Goal: Please report every line from the material that contains the word "code".

Data provided:

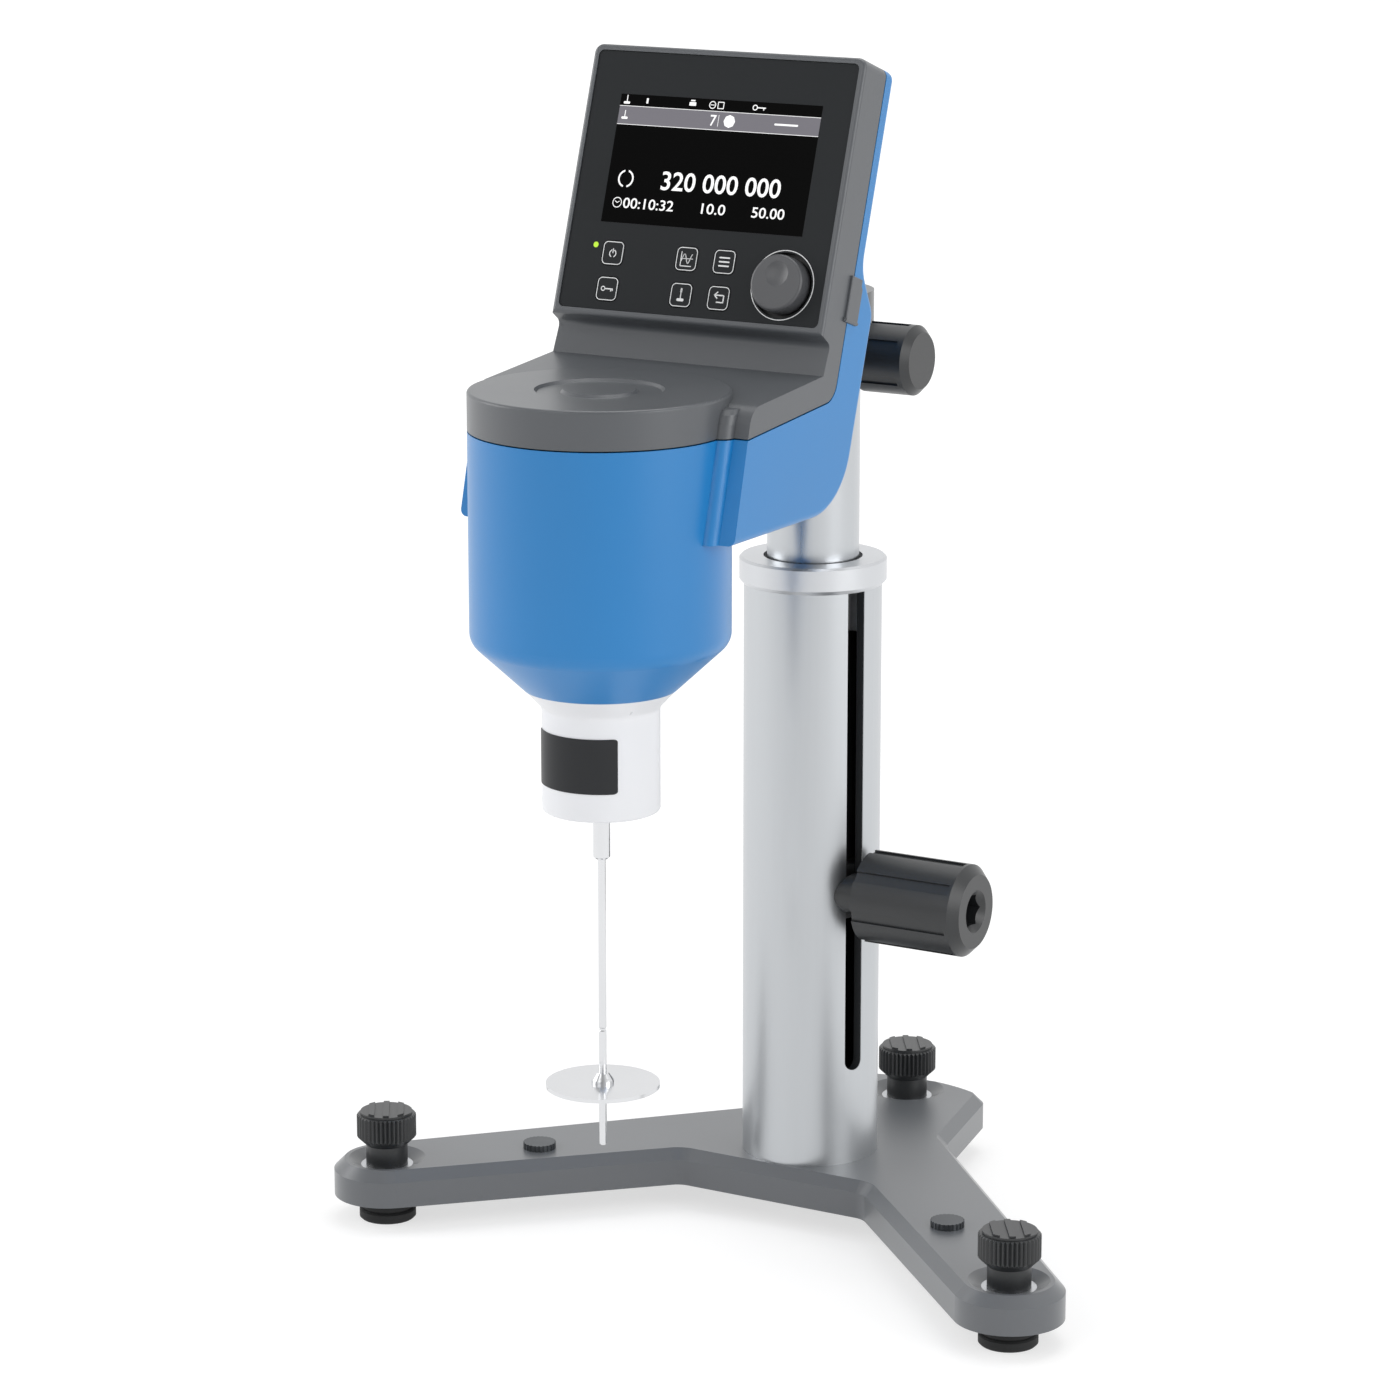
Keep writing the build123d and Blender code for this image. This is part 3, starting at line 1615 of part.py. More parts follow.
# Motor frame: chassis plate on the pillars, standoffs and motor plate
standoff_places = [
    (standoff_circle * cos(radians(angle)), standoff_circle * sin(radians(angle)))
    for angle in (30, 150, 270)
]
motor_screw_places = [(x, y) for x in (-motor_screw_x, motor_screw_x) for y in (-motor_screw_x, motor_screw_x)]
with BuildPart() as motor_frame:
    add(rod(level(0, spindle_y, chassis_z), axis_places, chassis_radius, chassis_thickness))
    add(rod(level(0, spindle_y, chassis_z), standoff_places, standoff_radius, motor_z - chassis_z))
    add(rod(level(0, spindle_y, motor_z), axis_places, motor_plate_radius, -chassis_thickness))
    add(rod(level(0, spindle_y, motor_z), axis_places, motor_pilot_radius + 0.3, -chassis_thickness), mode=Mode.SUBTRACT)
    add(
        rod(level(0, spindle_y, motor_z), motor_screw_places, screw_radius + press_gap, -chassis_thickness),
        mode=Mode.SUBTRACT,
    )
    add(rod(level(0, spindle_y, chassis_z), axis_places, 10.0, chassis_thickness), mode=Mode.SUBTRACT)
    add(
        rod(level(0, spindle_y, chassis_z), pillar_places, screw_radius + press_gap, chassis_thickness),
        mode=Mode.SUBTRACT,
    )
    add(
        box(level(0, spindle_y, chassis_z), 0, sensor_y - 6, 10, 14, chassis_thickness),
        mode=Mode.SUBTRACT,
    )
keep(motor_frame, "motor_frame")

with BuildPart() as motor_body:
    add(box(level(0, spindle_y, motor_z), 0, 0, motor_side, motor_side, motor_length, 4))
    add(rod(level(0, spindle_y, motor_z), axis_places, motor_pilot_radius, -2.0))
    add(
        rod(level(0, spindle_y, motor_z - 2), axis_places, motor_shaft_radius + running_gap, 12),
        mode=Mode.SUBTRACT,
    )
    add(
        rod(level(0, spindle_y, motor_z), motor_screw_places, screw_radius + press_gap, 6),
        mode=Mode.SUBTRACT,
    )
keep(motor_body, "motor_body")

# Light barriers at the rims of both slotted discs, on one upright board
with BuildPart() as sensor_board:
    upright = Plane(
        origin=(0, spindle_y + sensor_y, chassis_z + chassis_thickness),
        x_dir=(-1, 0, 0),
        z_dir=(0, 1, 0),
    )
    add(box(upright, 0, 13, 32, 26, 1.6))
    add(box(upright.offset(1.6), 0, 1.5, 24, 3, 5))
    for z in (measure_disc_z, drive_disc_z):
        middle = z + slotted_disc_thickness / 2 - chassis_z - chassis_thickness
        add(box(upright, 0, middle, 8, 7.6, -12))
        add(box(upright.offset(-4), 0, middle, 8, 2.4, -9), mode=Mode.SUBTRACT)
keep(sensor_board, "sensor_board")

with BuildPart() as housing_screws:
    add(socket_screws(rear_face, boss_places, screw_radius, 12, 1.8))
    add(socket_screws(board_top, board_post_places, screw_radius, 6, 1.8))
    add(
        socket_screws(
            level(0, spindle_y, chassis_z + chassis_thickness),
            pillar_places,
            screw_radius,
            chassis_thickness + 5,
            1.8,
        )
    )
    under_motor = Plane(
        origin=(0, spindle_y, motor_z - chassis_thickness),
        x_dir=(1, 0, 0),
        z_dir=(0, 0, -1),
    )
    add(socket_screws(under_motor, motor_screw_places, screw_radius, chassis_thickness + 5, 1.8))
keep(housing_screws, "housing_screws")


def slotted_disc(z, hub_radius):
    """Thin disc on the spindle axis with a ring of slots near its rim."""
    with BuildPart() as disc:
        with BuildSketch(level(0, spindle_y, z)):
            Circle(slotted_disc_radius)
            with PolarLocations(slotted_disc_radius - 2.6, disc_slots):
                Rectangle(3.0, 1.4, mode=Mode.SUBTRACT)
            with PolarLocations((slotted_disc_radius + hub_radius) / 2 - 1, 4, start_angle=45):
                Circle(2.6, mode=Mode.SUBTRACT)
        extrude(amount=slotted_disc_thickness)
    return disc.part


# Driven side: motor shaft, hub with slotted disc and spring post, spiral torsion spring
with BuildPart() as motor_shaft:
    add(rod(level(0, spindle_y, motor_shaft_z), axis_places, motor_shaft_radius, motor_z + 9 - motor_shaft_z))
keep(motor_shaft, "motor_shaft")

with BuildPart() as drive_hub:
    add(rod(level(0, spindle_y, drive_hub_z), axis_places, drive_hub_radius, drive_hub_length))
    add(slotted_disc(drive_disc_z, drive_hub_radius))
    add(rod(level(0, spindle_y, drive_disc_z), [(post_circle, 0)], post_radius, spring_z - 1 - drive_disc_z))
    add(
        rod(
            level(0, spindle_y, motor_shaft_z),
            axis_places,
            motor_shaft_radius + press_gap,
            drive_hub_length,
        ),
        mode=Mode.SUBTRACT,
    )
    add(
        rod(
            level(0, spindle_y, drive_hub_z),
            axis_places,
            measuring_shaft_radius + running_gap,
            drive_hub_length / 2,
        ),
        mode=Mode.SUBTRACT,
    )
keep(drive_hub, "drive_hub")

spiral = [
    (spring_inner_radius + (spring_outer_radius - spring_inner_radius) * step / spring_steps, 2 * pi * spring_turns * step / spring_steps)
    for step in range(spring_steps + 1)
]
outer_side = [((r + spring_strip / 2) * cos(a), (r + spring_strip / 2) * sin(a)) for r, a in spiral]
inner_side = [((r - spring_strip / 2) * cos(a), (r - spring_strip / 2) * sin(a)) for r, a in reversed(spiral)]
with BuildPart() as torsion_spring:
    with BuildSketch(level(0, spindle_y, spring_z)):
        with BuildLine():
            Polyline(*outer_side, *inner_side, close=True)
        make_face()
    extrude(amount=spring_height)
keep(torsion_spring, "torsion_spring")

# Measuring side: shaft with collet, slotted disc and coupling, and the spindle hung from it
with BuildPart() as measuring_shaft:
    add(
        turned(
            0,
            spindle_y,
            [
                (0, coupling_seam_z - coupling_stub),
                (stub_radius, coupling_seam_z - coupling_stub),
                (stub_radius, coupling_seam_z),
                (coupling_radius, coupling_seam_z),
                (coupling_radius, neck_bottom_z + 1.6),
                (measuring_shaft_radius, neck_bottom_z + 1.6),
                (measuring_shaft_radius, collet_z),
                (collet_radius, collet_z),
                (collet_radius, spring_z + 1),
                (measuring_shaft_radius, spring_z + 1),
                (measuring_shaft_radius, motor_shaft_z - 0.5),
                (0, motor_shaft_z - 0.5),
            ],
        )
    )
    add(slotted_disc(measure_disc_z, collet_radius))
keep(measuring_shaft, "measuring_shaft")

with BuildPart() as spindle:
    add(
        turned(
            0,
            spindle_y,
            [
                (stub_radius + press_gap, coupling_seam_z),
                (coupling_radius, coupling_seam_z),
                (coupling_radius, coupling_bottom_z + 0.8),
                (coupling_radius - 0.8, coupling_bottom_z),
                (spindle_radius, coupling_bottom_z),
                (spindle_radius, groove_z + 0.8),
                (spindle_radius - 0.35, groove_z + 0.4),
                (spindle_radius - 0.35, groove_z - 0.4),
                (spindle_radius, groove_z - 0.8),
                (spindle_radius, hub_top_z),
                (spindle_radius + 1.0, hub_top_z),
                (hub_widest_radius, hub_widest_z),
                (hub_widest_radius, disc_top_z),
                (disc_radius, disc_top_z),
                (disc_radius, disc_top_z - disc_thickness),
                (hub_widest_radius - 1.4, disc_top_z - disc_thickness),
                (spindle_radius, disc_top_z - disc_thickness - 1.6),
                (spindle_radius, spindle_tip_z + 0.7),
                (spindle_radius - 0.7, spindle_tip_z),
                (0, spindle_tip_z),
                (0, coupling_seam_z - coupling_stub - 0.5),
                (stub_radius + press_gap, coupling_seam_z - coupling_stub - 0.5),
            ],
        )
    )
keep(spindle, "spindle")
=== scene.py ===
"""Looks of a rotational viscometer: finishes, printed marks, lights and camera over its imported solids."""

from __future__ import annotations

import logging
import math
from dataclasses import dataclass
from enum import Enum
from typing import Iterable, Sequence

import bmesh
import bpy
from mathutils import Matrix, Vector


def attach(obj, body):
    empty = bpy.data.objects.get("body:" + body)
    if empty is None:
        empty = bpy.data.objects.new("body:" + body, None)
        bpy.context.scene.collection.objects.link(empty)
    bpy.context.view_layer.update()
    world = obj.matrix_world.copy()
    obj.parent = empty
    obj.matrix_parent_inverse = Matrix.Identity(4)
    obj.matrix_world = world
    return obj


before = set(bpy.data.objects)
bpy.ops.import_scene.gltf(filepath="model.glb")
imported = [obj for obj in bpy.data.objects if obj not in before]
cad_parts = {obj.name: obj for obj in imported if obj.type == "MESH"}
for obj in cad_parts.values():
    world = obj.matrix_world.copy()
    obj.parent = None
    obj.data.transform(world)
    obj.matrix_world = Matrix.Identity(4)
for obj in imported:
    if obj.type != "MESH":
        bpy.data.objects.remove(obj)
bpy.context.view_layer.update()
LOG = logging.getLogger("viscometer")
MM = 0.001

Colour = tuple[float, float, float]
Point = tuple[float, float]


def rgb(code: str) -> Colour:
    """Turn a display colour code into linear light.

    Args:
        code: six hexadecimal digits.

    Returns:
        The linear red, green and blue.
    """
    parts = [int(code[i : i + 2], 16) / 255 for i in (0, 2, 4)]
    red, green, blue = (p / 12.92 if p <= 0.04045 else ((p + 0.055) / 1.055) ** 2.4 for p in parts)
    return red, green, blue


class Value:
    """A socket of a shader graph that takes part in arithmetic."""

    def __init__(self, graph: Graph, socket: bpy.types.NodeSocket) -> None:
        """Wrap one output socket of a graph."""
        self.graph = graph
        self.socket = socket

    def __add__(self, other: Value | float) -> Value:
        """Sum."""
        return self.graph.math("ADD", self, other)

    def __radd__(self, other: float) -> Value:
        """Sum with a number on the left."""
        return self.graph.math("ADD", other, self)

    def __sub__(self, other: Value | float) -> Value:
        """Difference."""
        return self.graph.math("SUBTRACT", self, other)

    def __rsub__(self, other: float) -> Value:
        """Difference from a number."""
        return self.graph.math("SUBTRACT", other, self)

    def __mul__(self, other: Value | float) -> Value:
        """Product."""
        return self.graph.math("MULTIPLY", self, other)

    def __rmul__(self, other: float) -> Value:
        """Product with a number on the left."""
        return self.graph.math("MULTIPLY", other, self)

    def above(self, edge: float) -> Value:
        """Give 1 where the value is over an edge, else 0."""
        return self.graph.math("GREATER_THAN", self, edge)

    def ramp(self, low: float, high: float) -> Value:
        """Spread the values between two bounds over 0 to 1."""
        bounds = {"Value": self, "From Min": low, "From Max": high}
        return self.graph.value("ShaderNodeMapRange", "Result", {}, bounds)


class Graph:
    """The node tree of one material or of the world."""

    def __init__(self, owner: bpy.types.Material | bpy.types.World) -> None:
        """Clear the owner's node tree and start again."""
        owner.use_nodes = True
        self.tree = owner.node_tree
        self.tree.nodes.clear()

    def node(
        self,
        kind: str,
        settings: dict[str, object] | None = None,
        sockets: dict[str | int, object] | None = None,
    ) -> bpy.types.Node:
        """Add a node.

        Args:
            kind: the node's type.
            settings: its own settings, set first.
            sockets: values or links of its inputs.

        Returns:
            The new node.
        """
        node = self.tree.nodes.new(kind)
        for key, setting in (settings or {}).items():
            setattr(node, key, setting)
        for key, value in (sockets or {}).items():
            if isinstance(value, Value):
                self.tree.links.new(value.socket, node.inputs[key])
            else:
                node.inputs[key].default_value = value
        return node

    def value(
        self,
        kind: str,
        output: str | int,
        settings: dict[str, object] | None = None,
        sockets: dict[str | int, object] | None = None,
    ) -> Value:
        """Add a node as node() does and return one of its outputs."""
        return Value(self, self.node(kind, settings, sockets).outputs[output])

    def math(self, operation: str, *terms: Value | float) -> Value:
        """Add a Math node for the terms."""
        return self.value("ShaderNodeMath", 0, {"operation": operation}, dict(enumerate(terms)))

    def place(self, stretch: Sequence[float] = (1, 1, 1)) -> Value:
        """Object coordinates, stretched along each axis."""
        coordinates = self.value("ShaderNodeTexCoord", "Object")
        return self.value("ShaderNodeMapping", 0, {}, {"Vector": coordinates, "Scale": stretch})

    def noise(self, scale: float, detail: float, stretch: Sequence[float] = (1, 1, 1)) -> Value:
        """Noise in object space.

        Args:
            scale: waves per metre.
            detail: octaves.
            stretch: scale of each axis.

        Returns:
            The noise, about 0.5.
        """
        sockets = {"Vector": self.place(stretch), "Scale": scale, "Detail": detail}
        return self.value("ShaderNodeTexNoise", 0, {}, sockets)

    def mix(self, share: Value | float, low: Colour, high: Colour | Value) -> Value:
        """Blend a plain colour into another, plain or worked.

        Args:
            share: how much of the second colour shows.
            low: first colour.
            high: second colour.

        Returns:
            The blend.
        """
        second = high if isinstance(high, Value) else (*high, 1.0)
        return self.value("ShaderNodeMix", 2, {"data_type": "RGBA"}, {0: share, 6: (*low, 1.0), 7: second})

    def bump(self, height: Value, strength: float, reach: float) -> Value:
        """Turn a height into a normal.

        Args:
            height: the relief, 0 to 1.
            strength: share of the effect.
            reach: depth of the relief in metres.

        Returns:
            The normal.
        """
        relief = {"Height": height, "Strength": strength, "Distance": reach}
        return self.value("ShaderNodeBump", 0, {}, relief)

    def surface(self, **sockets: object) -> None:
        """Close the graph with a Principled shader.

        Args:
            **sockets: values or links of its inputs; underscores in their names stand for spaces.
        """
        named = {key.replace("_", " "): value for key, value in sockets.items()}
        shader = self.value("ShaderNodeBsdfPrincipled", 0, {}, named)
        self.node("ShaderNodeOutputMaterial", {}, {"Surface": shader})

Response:
Keep writing the build123d and Blender code for this image. This is part 3, starting at line 1615 of part.py. More parts follow.
def rgb(code: str) -> Colour:
    """Turn a display colour code into linear light.
        code: six hexadecimal digits.
    parts = [int(code[i : i + 2], 16) / 255 for i in (0, 2, 4)]